» **Given data**:

_ _ _ _ _ _ _

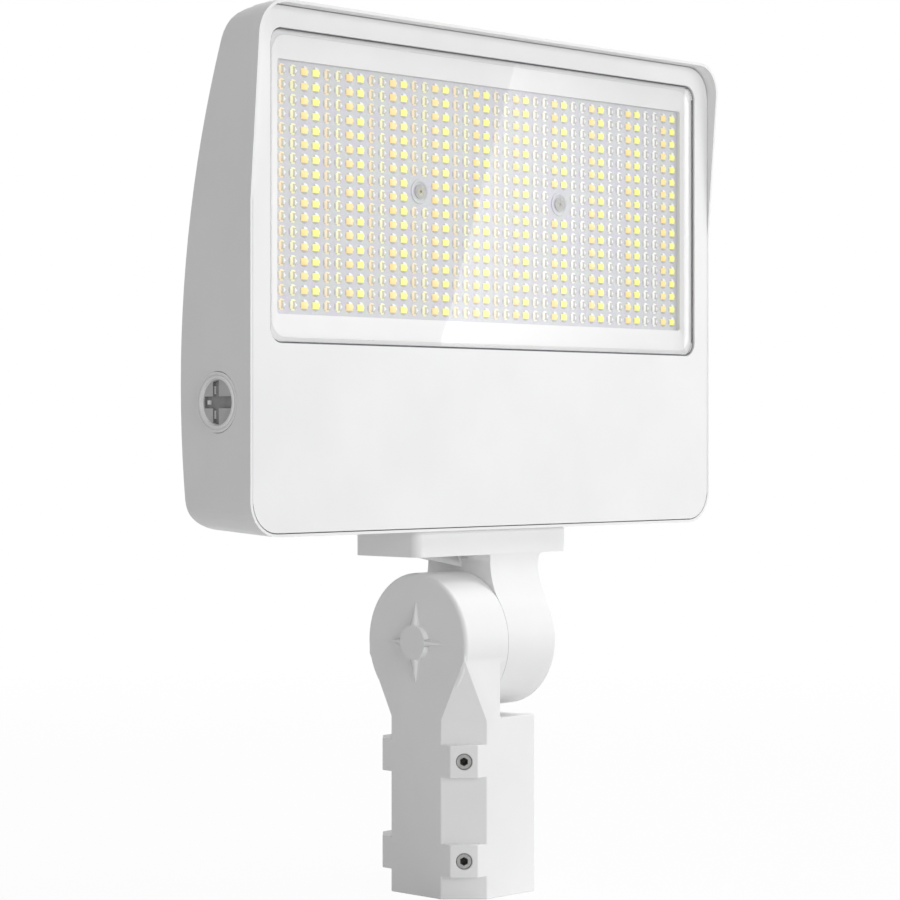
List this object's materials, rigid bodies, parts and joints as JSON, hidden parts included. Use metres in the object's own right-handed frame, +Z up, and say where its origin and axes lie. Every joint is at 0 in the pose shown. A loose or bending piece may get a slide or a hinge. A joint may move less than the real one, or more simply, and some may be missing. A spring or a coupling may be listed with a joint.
{
  "type": "flood light",
  "caption": "Outdoor flood light: thin die-cast head with visor rim, glazed lamp field and a tilting slipfitter knuckle for a pole tenon",
  "frame": {"origin": "centre of the mouth of the tenon socket", "axes": "+Z up along the socket's bore, -Y the way the light faces, +X along the head's width and the knuckle axis"},
  "size_m": [0.3984, 0.0826, 0.5142],
  "materials": {
    "white_coat": "satin white powder coat",
    "white_plastic": "satin",
    "ivory_plastic": "matte",
    "black_plastic": "matte",
    "clear_glass": "polished",
    "clear_plastic": "moulded clear",
    "silicone": "matte",
    "zinc_steel": "zinc plated",
    "stainless": "turned",
    "board_white": "white solder mask on aluminium",
    "driver_metal": "satin",
    "dark_plastic": "matte",
    "lead_red": "matte"
  },
  "bodies": {
    "base": {"slipfitter": "white_coat"},
    "head": {"housing": "white_coat", "front_cover": "white_coat", "cover_seal": "silicone", "cover_screws": "stainless", "lens_glass": "clear_glass", "lens_seal": "silicone", "trim_frame": "white_plastic", "optic_plate": "clear_plastic", "led_board": "board_white", "board_screws": "zinc_steel", "board_connector": "ivory_plastic", "led_leads": "lead_red", "driver": "driver_metal", "driver_caps": "driver_metal", "driver_screws": "zinc_steel", "surge_protector": "dark_plastic", "terminal_block": "ivory_plastic", "side_plug": "white_coat", "plug_seal": "silicone", "selector_switch": "ivory_plastic", "arm_seal": "silicone", "arm_screws": "stainless", "knuckle_arm": "white_coat"},
    "bolt": {"knuckle_bolt": "stainless", "spring_washer": "stainless", "flat_washer": "stainless"},
    "selector_knob": {"selector_slider": "black_plastic"},
    "set_screw_front_upper": {"set_screw_front_upper": "stainless"},
    "set_screw_front_lower": {"set_screw_front_lower": "stainless"},
    "set_screw_rear_upper": {"set_screw_rear_upper": "stainless"},
    "set_screw_rear_lower": {"set_screw_rear_lower": "stainless"}
  },
  "joints": [
    {"name": "aim", "type": "hinge", "parent": "base", "child": "head", "pos_m": [0, 0, 0.151], "axis": [1, 0, 0], "range_deg": [-90, 90]},
    {"name": "bolt_turn", "type": "hinge", "parent": "base", "child": "bolt", "pos_m": [0, 0, 0.151], "axis": [1, 0, 0], "range_deg": [0, 360]},
    {"name": "selector", "type": "slide", "parent": "head", "child": "selector_knob", "axis": [0, 0, 1], "range_m": [-0.0045, 0.0045]},
    {"name": "set_screw_front_upper_turn_in", "type": "slide", "parent": "base", "child": "set_screw_front_upper", "axis": [0.7071, 0.7071, 0], "range_m": [0, 0.008]},
    {"name": "set_screw_front_lower_turn_in", "type": "slide", "parent": "base", "child": "set_screw_front_lower", "axis": [0.7071, 0.7071, 0], "range_m": [0, 0.008]},
    {"name": "set_screw_rear_upper_turn_in", "type": "slide", "parent": "base", "child": "set_screw_rear_upper", "axis": [0.7071, -0.7071, 0], "range_m": [0, 0.008]},
    {"name": "set_screw_rear_lower_turn_in", "type": "slide", "parent": "base", "child": "set_screw_rear_lower", "axis": [0.7071, -0.7071, 0], "range_m": [0, 0.008]}
  ]
}
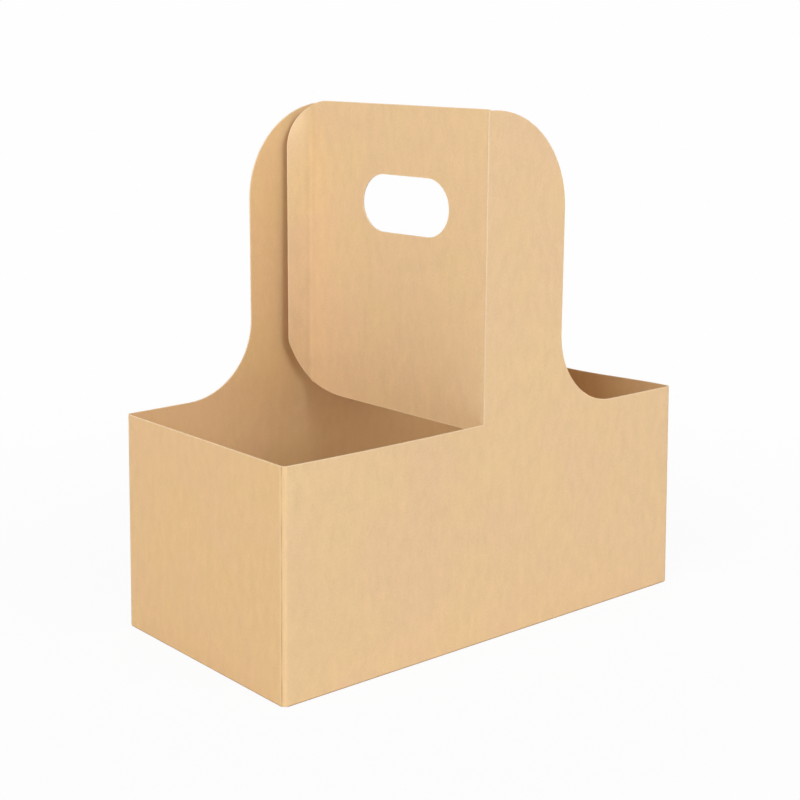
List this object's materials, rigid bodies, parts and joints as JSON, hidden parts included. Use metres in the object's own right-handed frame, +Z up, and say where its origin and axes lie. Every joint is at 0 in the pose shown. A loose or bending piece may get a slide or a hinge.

_ _ _ _ _ _ _

» **Instructions to follow**: Write out the listing once more, matching it exactly.

» **Result for this task**:
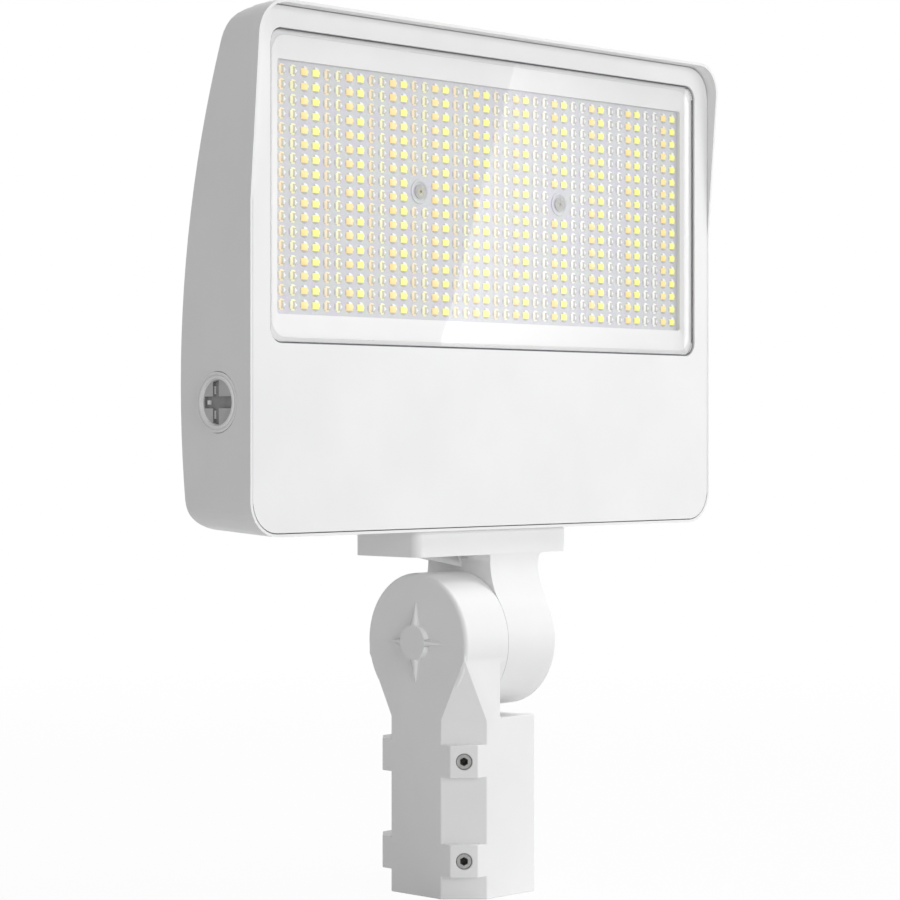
List this object's materials, rigid bodies, parts and joints as JSON, hidden parts included. Use metres in the object's own right-handed frame, +Z up, and say where its origin and axes lie. Every joint is at 0 in the pose shown. A loose or bending piece may get a slide or a hinge. A joint may move less than the real one, or more simply, and some may be missing. A spring or a coupling may be listed with a joint.
{
  "type": "flood light",
  "caption": "Outdoor flood light: thin die-cast head with visor rim, glazed lamp field and a tilting slipfitter knuckle for a pole tenon",
  "frame": {"origin": "centre of the mouth of the tenon socket", "axes": "+Z up along the socket's bore, -Y the way the light faces, +X along the head's width and the knuckle axis"},
  "size_m": [0.3984, 0.0826, 0.5142],
  "materials": {
    "white_coat": "satin white powder coat",
    "white_plastic": "satin",
    "ivory_plastic": "matte",
    "black_plastic": "matte",
    "clear_glass": "polished",
    "clear_plastic": "moulded clear",
    "silicone": "matte",
    "zinc_steel": "zinc plated",
    "stainless": "turned",
    "board_white": "white solder mask on aluminium",
    "driver_metal": "satin",
    "dark_plastic": "matte",
    "lead_red": "matte"
  },
  "bodies": {
    "base": {"slipfitter": "white_coat"},
    "head": {"housing": "white_coat", "front_cover": "white_coat", "cover_seal": "silicone", "cover_screws": "stainless", "lens_glass": "clear_glass", "lens_seal": "silicone", "trim_frame": "white_plastic", "optic_plate": "clear_plastic", "led_board": "board_white", "board_screws": "zinc_steel", "board_connector": "ivory_plastic", "led_leads": "lead_red", "driver": "driver_metal", "driver_caps": "driver_metal", "driver_screws": "zinc_steel", "surge_protector": "dark_plastic", "terminal_block": "ivory_plastic", "side_plug": "white_coat", "plug_seal": "silicone", "selector_switch": "ivory_plastic", "arm_seal": "silicone", "arm_screws": "stainless", "knuckle_arm": "white_coat"},
    "bolt": {"knuckle_bolt": "stainless", "spring_washer": "stainless", "flat_washer": "stainless"},
    "selector_knob": {"selector_slider": "black_plastic"},
    "set_screw_front_upper": {"set_screw_front_upper": "stainless"},
    "set_screw_front_lower": {"set_screw_front_lower": "stainless"},
    "set_screw_rear_upper": {"set_screw_rear_upper": "stainless"},
    "set_screw_rear_lower": {"set_screw_rear_lower": "stainless"}
  },
  "joints": [
    {"name": "aim", "type": "hinge", "parent": "base", "child": "head", "pos_m": [0, 0, 0.151], "axis": [1, 0, 0], "range_deg": [-90, 90]},
    {"name": "bolt_turn", "type": "hinge", "parent": "base", "child": "bolt", "pos_m": [0, 0, 0.151], "axis": [1, 0, 0], "range_deg": [0, 360]},
    {"name": "selector", "type": "slide", "parent": "head", "child": "selector_knob", "axis": [0, 0, 1], "range_m": [-0.0045, 0.0045]},
    {"name": "set_screw_front_upper_turn_in", "type": "slide", "parent": "base", "child": "set_screw_front_upper", "axis": [0.7071, 0.7071, 0], "range_m": [0, 0.008]},
    {"name": "set_screw_front_lower_turn_in", "type": "slide", "parent": "base", "child": "set_screw_front_lower", "axis": [0.7071, 0.7071, 0], "range_m": [0, 0.008]},
    {"name": "set_screw_rear_upper_turn_in", "type": "slide", "parent": "base", "child": "set_screw_rear_upper", "axis": [0.7071, -0.7071, 0], "range_m": [0, 0.008]},
    {"name": "set_screw_rear_lower_turn_in", "type": "slide", "parent": "base", "child": "set_screw_rear_lower", "axis": [0.7071, -0.7071, 0], "range_m": [0, 0.008]}
  ]
}
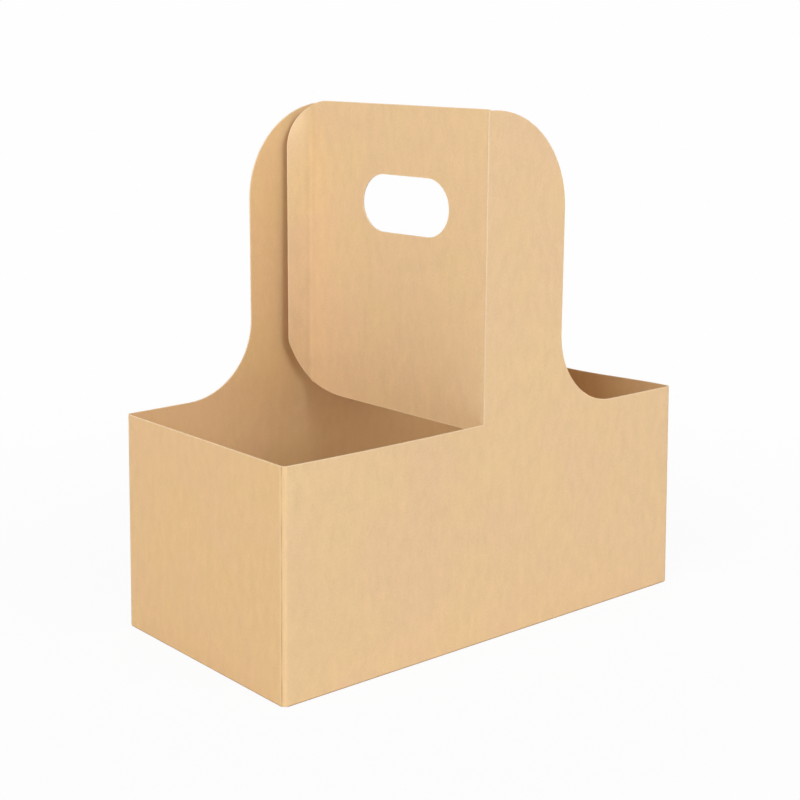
List this object's materials, rigid bodies, parts and joints as JSON, hidden parts included. Use metres in the object's own right-handed frame, +Z up, and say where its origin and axes lie. Every joint is at 0 in the pose shown. A loose or bending piece may get a slide or a hinge.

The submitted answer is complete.